Seventh-grader Skye Thomas, for example, can rattle off shocking facts about hunger: "Thirty thousand people die every day from hunger. A lot of them are kids under 5. There is a lot of food, but nobody wants to share."

 

Hunger Banquet Hits Home

Back in California, San Francisco University High School sends that message home by hosting a hunger banquet, scheduled every four years so each student will have an opportunity to participate. During the banquet, each student draws a piece of paper from a hat; what is written on the paper determines each student's economic status during the event.

The exercise is designed to reflect the inequitable distribution of world resources:

  • Ten percent of the students draw the highest status and are served a feast of chicken, saffron rice, peas and salad.
  • Twenty percent of the students draw "middle income" cards and receive a meal of salad, flavored rice and juice.
  • The remaining 70 percent represent the lowest income bracket and are served only plain rice and water.

In order to deepen the lesson, only the top 10 percent are granted the privilege of sitting at the table; everyone else is relegated to squatting on the floor.

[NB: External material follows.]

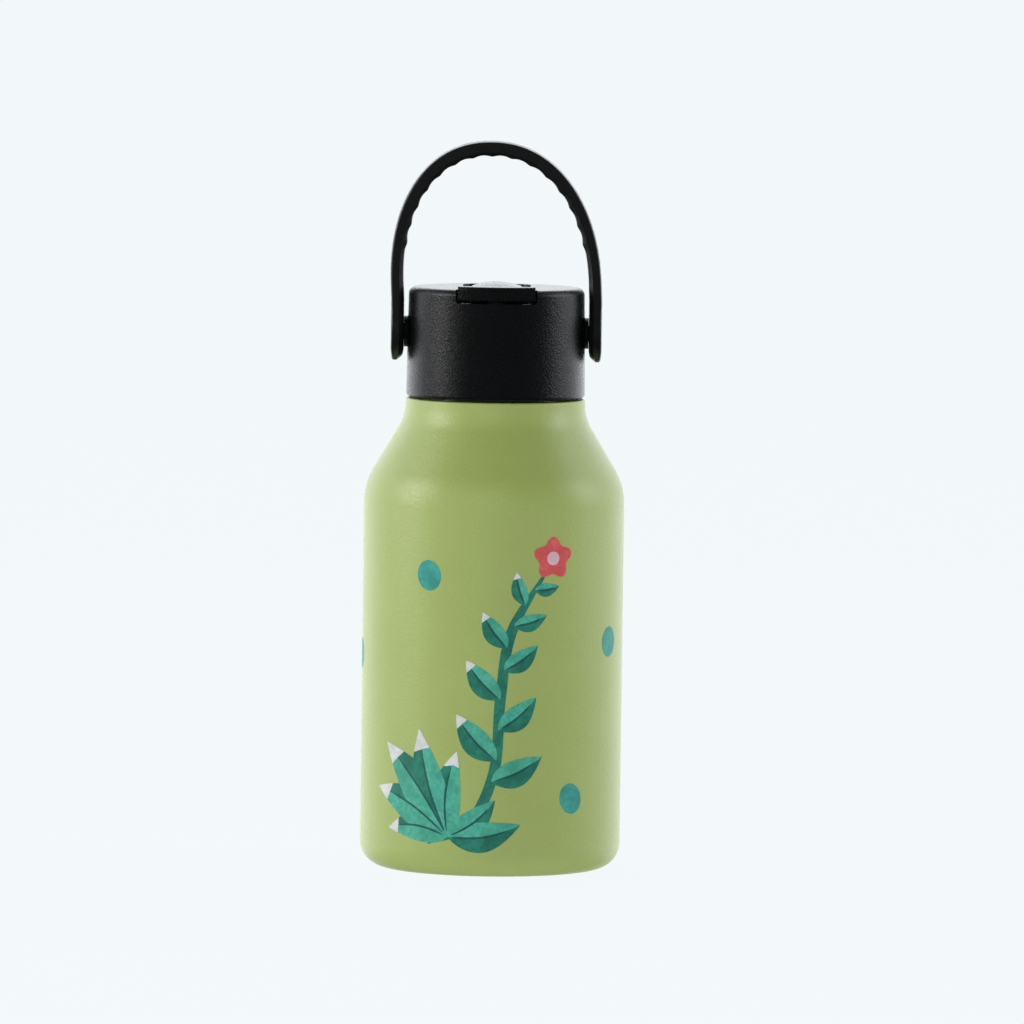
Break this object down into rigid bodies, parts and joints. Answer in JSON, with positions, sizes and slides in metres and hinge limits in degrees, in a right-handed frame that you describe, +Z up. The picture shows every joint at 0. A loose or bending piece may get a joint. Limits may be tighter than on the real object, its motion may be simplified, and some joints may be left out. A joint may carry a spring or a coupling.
{
  "type": "kids water bottle",
  "caption": "Squat insulated steel bottle with a tapered shoulder, a screw lid with a flip-up straw spout flush in its top, and an arched carry handle that swings over it.",
  "frame": {"origin": "middle of the flat ring that the bottle stands on", "axes": "+Z up through the lid, -Y towards the spout's lip at the front, +X to the right as seen from the front"},
  "size_m": [0.073, 0.073, 0.2037],
  "materials": {
    "green_coat": "matt fine-grained powder coat",
    "steel": "turned and brushed",
    "solder": "dull",
    "black_plastic": "fine leather-like grain",
    "handle_plastic": "satin, slightly soft",
    "liner_plastic": "smooth",
    "clear_silicone": "milky",
    "black_silicone": "matt",
    "straw_plastic": "translucent"
  },
  "bodies": {
    "flask": {"outer_shell": "green_coat", "outer_base": "green_coat", "inner_flask": "steel", "inner_base": "steel", "base_cover": "steel", "vacuum_seal": "solder", "getter": "solder"},
    "lid_seal": {"lid_gasket": "clear_silicone"},
    "lid": {"lid_liner": "liner_plastic", "lid_cover": "black_plastic", "hub_seal": "clear_silicone", "straw_adapter": "clear_silicone", "straw": "straw_plastic", "vent_valve": "clear_silicone", "spout_pin_left": "steel", "spout_pin_right": "steel", "pivot_stud_left": "black_plastic", "pivot_stud_right": "black_plastic", "pivot_ring_left": "steel", "pivot_ring_right": "steel"},
    "spout": {"spout_arm": "black_plastic", "mouthpiece": "black_silicone"},
    "handle": {"handle_loop": "handle_plastic"}
  },
  "joints": [
    {"name": "lid_rise", "type": "slide", "parent": "flask", "child": "lid_seal", "axis": [0, 0, 1], "range_m": [0, 0.00455]},
    {"name": "lid_turn", "type": "hinge", "parent": "lid_seal", "child": "lid", "pos_m": [0, 0, 0.145], "axis": [0, 0, 1], "range_deg": [0, 405]},
    {"name": "spout_flip", "type": "hinge", "parent": "lid", "child": "spout", "pos_m": [0, 0.009, 0.156], "axis": [-1, 0, 0], "range_deg": [0, 90]},
    {"name": "handle_swing", "type": "hinge", "parent": "lid", "child": "handle", "pos_m": [0, 0, 0.1501], "axis": [1, 0, 0], "range_deg": [-125, 125]}
  ],
  "couplings": [
    {"joint": "lid_rise", "follows": "lid_turn", "m_per_rad": 0.00063662}
  ]
}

"It's very dramatic," Singer says. "We always have an open mic, and the kids talk about how it makes them feel to sit on the floor. Kids at the first world table talk about what it's like to live in such a world of privilege when there is so much need."

Singer says the event helps students get past taking things for granted: "It's not to be forgotten, and what we can do is keep reminding them."

Andrea Imhof agrees. The senior says she's seen a huge transition in the attitudes of students in her school because of the emphasis on service-learning: "It is only through intensive community service … that people become aware of the problems surrounding them and become involved in doing something to help."